Review # 2 was written on 2009-03-23 00:00:00
2009was given a rating of 3 stars Christopher King
Closer to 3.5 stars... Lopate, who was an acquaintance of Sontag's and apparently a well-known essayist himself (this is my first exposure to his work), has written a somewhat informal collection of notes that is, first and foremost, a felt reflection on her writing. Every one of her books gets at least a few lines, but the bulk of Lopate's considerations are focused on the essays (and rightly so). He has much to say on her aphoristic style, her polemical "radicalism" in art in the sixties (and how this shifted over the years), her public persona, her insecurities, her intelligence, her arrogance. The book, as criticism, suffers from a certain lack of depth.

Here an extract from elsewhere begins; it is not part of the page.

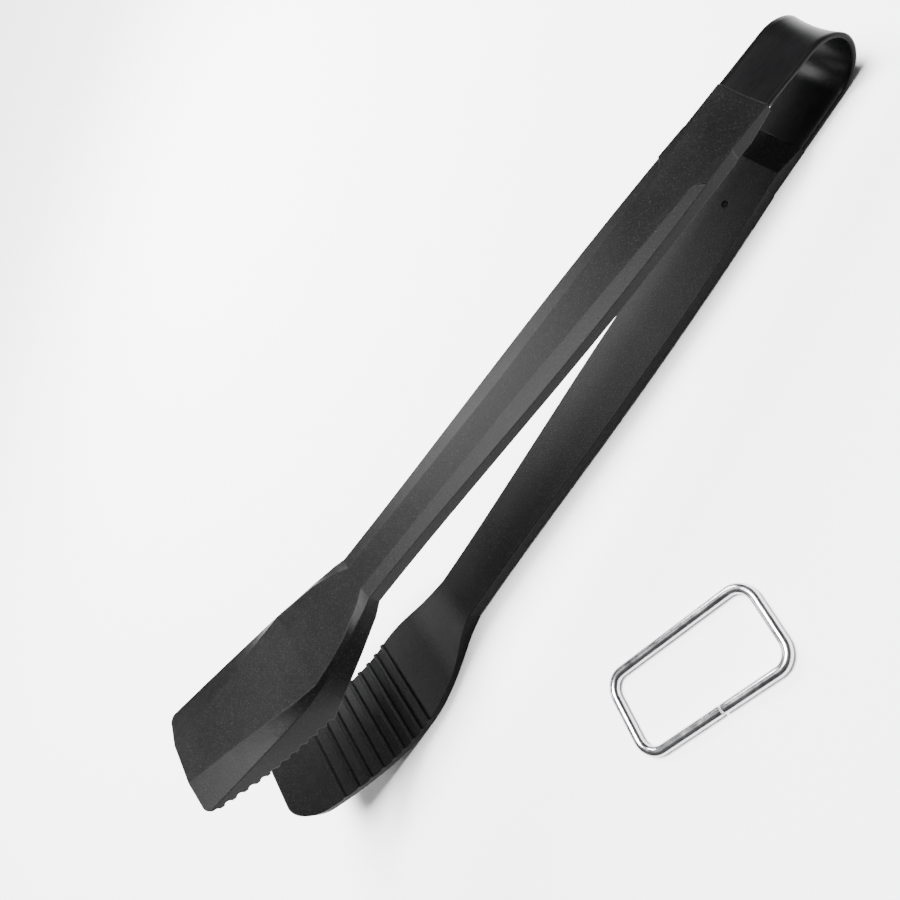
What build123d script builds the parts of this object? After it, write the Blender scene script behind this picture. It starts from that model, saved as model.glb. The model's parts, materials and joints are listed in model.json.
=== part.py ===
from build123d import *
import math
import os

# Spring loaded kitchen tongs with a loose locking ring.
# Millimetres. +Z is up, +X runs along the tongs from the bow to the jaws.
# The lower arm lies with its flat outer face on Z = 0, and the arms stand open at rest.
# Each arm is drawn in its own arm frame: X along the arm, Z = 0 on the outer face, +Z towards
# the other arm. The frame's X = 0 is at the back of the bow. The object's origin is on the lower
# arm's outer face, half way along the tongs.

origin_x = 150.0

# ---- bow spring ----
bow_radius = 12.2
band_width = 19.2
band_thickness = 1.6
band_dish = 0.9
seam_gap = 0.08
tongue_width = 9.6
tongue_depth = 1.4
tongue_thickness = 0.8
tongue_end = 60.0
slot_clearance = 0.15

# ---- arms ----
spread_angle = 9.0
arm_start = 29.0
arm_start_thickness = 2.7
full_thickness_x = 38.0
arm_thickness = 5.1
neck_thickness = 5.8
neck_x = 212.0
middle_x = 140.0
start_half_width = 9.6
shoulder_x = 43.3
half_widths = [(shoulder_x + 0.5, 9.85), (90.0, 11.15), (130.0, 10.9), (170.0, 9.85), (neck_x, 9.4)]
neck_half_width = 9.4
bevel_slope = 0.17
bevel_start = 60.0
bevel_full_x = 135.0
bevel_start_fold = 6.9
bevel_full_fold = 4.6
bevel_arch = 6.0
dish_fade_x = 78.0

# ---- pins ----
pin_x = 52.3
pin_radius = 0.95
pin_sink = 0.15
pin_fit = 0.05

# ---- lower jaw: a ribbed scoop that curves up towards its front ----
scoop_flare = [(218.0, 10.6), (232.0, 15.3), (243.0, 18.1)]
scoop_full_x = 256.0
scoop_rear_x = 236.0
scoop_half_width = 19.1
scoop_bend_x = 253.0
scoop_tip_x = 307.5
scoop_tip_rise = 27.9
scoop_thickness = 2.8
scoop_corner = 9.0
rib_count = 9
rib_radius = 1.0
rib_first_x = 254.2
rib_pitch = 4.9

# ---- upper jaw: a bevelled cap with toothed skirts ----
cap_wide_x = 244.0
cap_teeth_x = 252.4
cap_tip_x = 298.4
cap_wall = 2.6
tooth_count = 12
tooth_notch = 1.4
cap_corner = 3.0

# ---- locking ring ----
ring_wire = 3.2
ring_length = 57.6
ring_width = 28.7
ring_corner = 6.0
ring_gap = 0.8
ring_seam_offset = -1.5
ring_x = 165.0
ring_y = 82.5
ring_turn = -14.0

bow_centre = Vector(bow_radius, 0, bow_radius)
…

Lopate quibbles with a line here and there, makes clear his opposition to some of her more hyperbolic statements, is quick to note that most of her fiction is mediocre if not outright "awful", but doesn't engage with any one text enough to give the reader something new to consider at length. This is perhaps an effect of both Sontag's still-fresh ability to polarize opinion and the chosen form of the book itself. One feels that after some time has passed (and after all the Diaries are published, fair or no), Sontag's legacy (or lack of one) will be clarified. As for Lopate, he comes off as thoughtful and intelligent. I liked the book.